▸ WORK INSTRUCTIONS
Give back the whole listing exactly as shown.

▸ SUPPLIED MATERIAL
<<<<

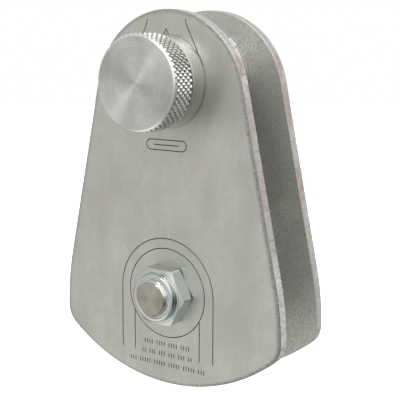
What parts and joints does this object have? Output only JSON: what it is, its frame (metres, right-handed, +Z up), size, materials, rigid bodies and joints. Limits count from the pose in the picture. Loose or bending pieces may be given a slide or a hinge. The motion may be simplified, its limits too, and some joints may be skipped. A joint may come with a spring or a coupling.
{
  "type": "rigging block",
  "caption": "Rigging block with a sling sheave above a rope sheave between steel cheek plates; the front plate swings open once the knurled knob is pulled.",
  "frame": {"origin": "on the upper spindle's axis, where the sling bears, midway between the cheek plates", "axes": "+Z up, from the lower axle to the upper spindle; -Y towards the front plate, its knob and the axle nut; X across the block"},
  "size_m": [0.1346, 0.0816, 0.1929],
  "materials": {
    "plate_steel": "satin tumbled stainless plate with bright blanked edges",
    "zinc_steel": "bright blue-white zinc plate",
    "nylon": "off-white nylon",
    "hardened_steel": "ground steel",
    "bronze": "oiled sintered bronze",
    "sheave_aluminium": "turned aluminium",
    "spring_steel": "drawn spring steel",
    "washer_steel": "bright stainless",
    "housing_aluminium": "fine turned aluminium",
    "knob_aluminium": "faced and diamond knurled aluminium",
    "black_steel": "black oxide"
  },
  "bodies": {
    "frame": {"rear_plate": "plate_steel", "upper_spindle": "hardened_steel", "spindle_nut": "zinc_steel", "spindle_nut_insert": "nylon", "spindle_snap_ring": "spring_steel", "upper_thrust_washer": "washer_steel", "axle_bolt": "zinc_steel", "axle_nut": "zinc_steel", "axle_nut_insert": "nylon", "lower_sleeve": "hardened_steel", "lower_thrust_washer_front": "bronze", "lower_thrust_washer_rear": "bronze"},
    "front_cheek": {"front_plate": "plate_steel", "plunger_housing": "housing_aluminium", "housing_screws": "black_steel", "housing_cap": "hardened_steel", "plunger_spring": "spring_steel"},
    "lower_wheel": {"lower_sheave": "sheave_aluminium", "lower_bush": "bronze"},
    "upper_wheel": {"upper_sheave": "sheave_aluminium", "upper_bush": "bronze"},
    "plunger_carriage": {"spring_seat": "washer_steel"},
    "knob_and_pin": {"knob": "knob_aluminium", "knob_grub_screw": "black_steel", "plunger": "hardened_steel"}
  },
  "joints": [
    {"name": "front_plate_swing", "type": "hinge", "parent": "frame", "child": "front_cheek", "pos_m": [0, 0, -0.1085], "axis": [0, -1, 0], "range_deg": [-120, 120]},
    {"name": "lower_sheave_spin", "type": "hinge", "parent": "frame", "child": "lower_wheel", "pos_m": [0, 0, -0.1085], "axis": [0, -1, 0], "continuous": true},
    {"name": "upper_sheave_spin", "type": "hinge", "parent": "frame", "child": "upper_wheel", "pos_m": [0, 0, 0], "axis": [0, -1, 0], "continuous": true},
    {"name": "knob_pull", "type": "slide", "parent": "front_cheek", "child": "plunger_carriage", "axis": [0, -1, 0], "range_m": [0, 0.007], "stiffness_N_per_m": 1500, "springref_m": -0.008, "deforming": ["plunger_spring"]},
    {"name": "knob_turn", "type": "hinge", "parent": "plunger_carriage", "child": "knob_and_pin", "pos_m": [0, 0, 0], "axis": [0, -1, 0], "continuous": true}
  ]
}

>>>>

▸ RESPONSE TO THIS TASK
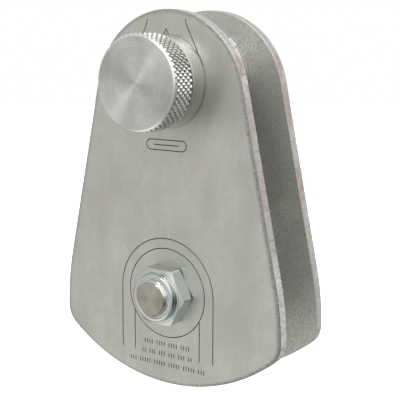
What parts and joints does this object have? Output only JSON: what it is, its frame (metres, right-handed, +Z up), size, materials, rigid bodies and joints. Limits count from the pose in the picture. Loose or bending pieces may be given a slide or a hinge. The motion may be simplified, its limits too, and some joints may be skipped. A joint may come with a spring or a coupling.
{
  "type": "rigging block",
  "caption": "Rigging block with a sling sheave above a rope sheave between steel cheek plates; the front plate swings open once the knurled knob is pulled.",
  "frame": {"origin": "on the upper spindle's axis, where the sling bears, midway between the cheek plates", "axes": "+Z up, from the lower axle to the upper spindle; -Y towards the front plate, its knob and the axle nut; X across the block"},
  "size_m": [0.1346, 0.0816, 0.1929],
  "materials": {
    "plate_steel": "satin tumbled stainless plate with bright blanked edges",
    "zinc_steel": "bright blue-white zinc plate",
    "nylon": "off-white nylon",
    "hardened_steel": "ground steel",
    "bronze": "oiled sintered bronze",
    "sheave_aluminium": "turned aluminium",
    "spring_steel": "drawn spring steel",
    "washer_steel": "bright stainless",
    "housing_aluminium": "fine turned aluminium",
    "knob_aluminium": "faced and diamond knurled aluminium",
    "black_steel": "black oxide"
  },
  "bodies": {
    "frame": {"rear_plate": "plate_steel", "upper_spindle": "hardened_steel", "spindle_nut": "zinc_steel", "spindle_nut_insert": "nylon", "spindle_snap_ring": "spring_steel", "upper_thrust_washer": "washer_steel", "axle_bolt": "zinc_steel", "axle_nut": "zinc_steel", "axle_nut_insert": "nylon", "lower_sleeve": "hardened_steel", "lower_thrust_washer_front": "bronze", "lower_thrust_washer_rear": "bronze"},
    "front_cheek": {"front_plate": "plate_steel", "plunger_housing": "housing_aluminium", "housing_screws": "black_steel", "housing_cap": "hardened_steel", "plunger_spring": "spring_steel"},
    "lower_wheel": {"lower_sheave": "sheave_aluminium", "lower_bush": "bronze"},
    "upper_wheel": {"upper_sheave": "sheave_aluminium", "upper_bush": "bronze"},
    "plunger_carriage": {"spring_seat": "washer_steel"},
    "knob_and_pin": {"knob": "knob_aluminium", "knob_grub_screw": "black_steel", "plunger": "hardened_steel"}
  },
  "joints": [
    {"name": "front_plate_swing", "type": "hinge", "parent": "frame", "child": "front_cheek", "pos_m": [0, 0, -0.1085], "axis": [0, -1, 0], "range_deg": [-120, 120]},
    {"name": "lower_sheave_spin", "type": "hinge", "parent": "frame", "child": "lower_wheel", "pos_m": [0, 0, -0.1085], "axis": [0, -1, 0], "continuous": true},
    {"name": "upper_sheave_spin", "type": "hinge", "parent": "frame", "child": "upper_wheel", "pos_m": [0, 0, 0], "axis": [0, -1, 0], "continuous": true},
    {"name": "knob_pull", "type": "slide", "parent": "front_cheek", "child": "plunger_carriage", "axis": [0, -1, 0], "range_m": [0, 0.007], "stiffness_N_per_m": 1500, "springref_m": -0.008, "deforming": ["plunger_spring"]},
    {"name": "knob_turn", "type": "hinge", "parent": "plunger_carriage", "child": "knob_and_pin", "pos_m": [0, 0, 0], "axis": [0, -1, 0], "continuous": true}
  ]
}